Women's and Gender Studies

Program Office: 763 Schermerhorn Extension; 212-854-3277; 212-854-7466 (fax)
http://irwgs.columbia.edu/

Director of Undergraduate Studies: Prof. Vanessa Agard-Jones, 867 Schermerhorn Extension; vanessa.agard-jones@columbia.edu

Located within the Institute for Research on Women, Gender, and Sexuality and taught in cooperation with Barnard College’s Department of Women’s, Gender and Sexuality Studies, the program in women's and gender studies provides students with a culturally and historically situated, theoretically diverse understanding of feminist scholarship and its contributions to the disciplines. The program introduces students to feminist discourse on the cultural and historical representation of nature, power, and the social construction of difference. It encourages students to engage in the debates regarding the ethical and political issues of equality and justice that emerge in such discussion, and links the questions of gender and sexuality to those of racial, ethnic, and other kinds of hierarchical difference.

Through sequentially organized courses in women’s, gender, and sexuality studies, as well as required discipline-based courses in the humanities and social sciences, the major provides a thoroughly interdisciplinary framework, methodological training, and substantive guidance in specialized areas of research. Small classes and mentored thesis-writing give students an education that is both comprehensive and tailored to individual needs. The major culminates in a thesis-writing class, in which students undertake original research and produce advanced scholarship.

Graduates leave the program well prepared for future scholarly work in women’s, gender, and sexuality studies, as well as for careers and future training in law, public policy, social work, community organizing, journalism, and professions in which there is a need for critical and creative interdisciplinary thought.

Major in Women’s and Gender Studies

The requirements for this program were modified on September 22, 2014. Students who declared this program before this date should contact the director of undergraduate studies for the department in order to confirm their correct course of study.

Students should plan their course of study with the undergraduate director as early in their academic careers as possible. The requirements for the major are:

WMST UN1001Introduction to Women's and Gender Studies
or WMST UN3125 Introduction to Sexuality Studies
WMST UN3311FEMINIST THEORY
WMST UN3514Historical Approaches to Feminist Questions
WMST UN3521Senior Seminar I
WMST UN3915Gender and Power in Transnational Perspective
Six approved Elective Courses on women, gender, and/or sexuality in consultation with the director of undergraduate studies.*

Concentration in Women’s and Gender Studies

The requirements for this program were modified on September 22, 2014. Students who declared this program before this date should contact the director of undergraduate studies for the department in order to confirm their correct course of study.

The same requirements as for the major, with the exception of WMST UN3521 Senior Seminar I.


Special Concentration for Those Majoring in Another Department

The requirements for this program were modified on September 22, 2014. Students who declared this program before this date should contact the director of undergraduate studies for the department in order to confirm their correct course of study.

WMST UN1001 Introduction to Women's and Gender Studies; plus four additional approved elective courses on gender.

Fall 2020

WMST UN3125 Introduction to Sexuality Studies. 3 points.

This course is designed to introduce major theories sexuality, desire and identity.
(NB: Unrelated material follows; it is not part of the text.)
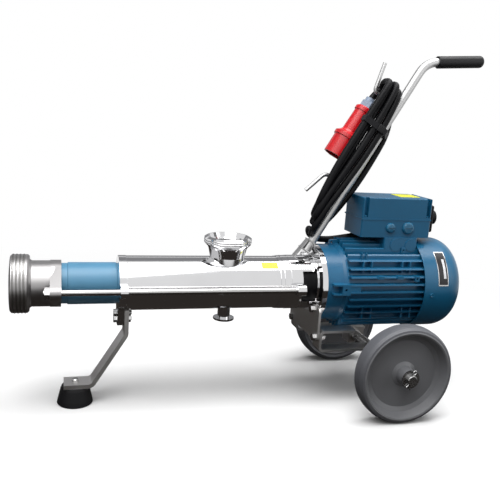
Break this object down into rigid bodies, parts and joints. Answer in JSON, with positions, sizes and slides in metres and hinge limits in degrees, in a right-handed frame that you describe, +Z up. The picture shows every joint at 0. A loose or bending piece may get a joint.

We will be considering the relations between the history of sexuality and the politics of gender. We will read some primary texts in gender theory, and in the study of sexuality, desire, and embodiment. This course also provides an introduction to the interdisciplinary examination of human sexual and erotic desires, orientations, and identities. We will study how desires are constructed, how they vary and remain the same in different places and times, and how they interact with other social and cultural phenomena such as government, family, popular culture, scientific inquiry, and, especially, race and class.   

Fall 2020: WMST UN3125
Course Number Section/Call Number Times/Location Instructor Points Enrollment
WMST 3125 001/10010 M W 2:40pm - 3:55pm
Online Only
Jack Halberstam 3 65/90

WMST UN3450 Topics in Sexuality and Gender Law. 3 points.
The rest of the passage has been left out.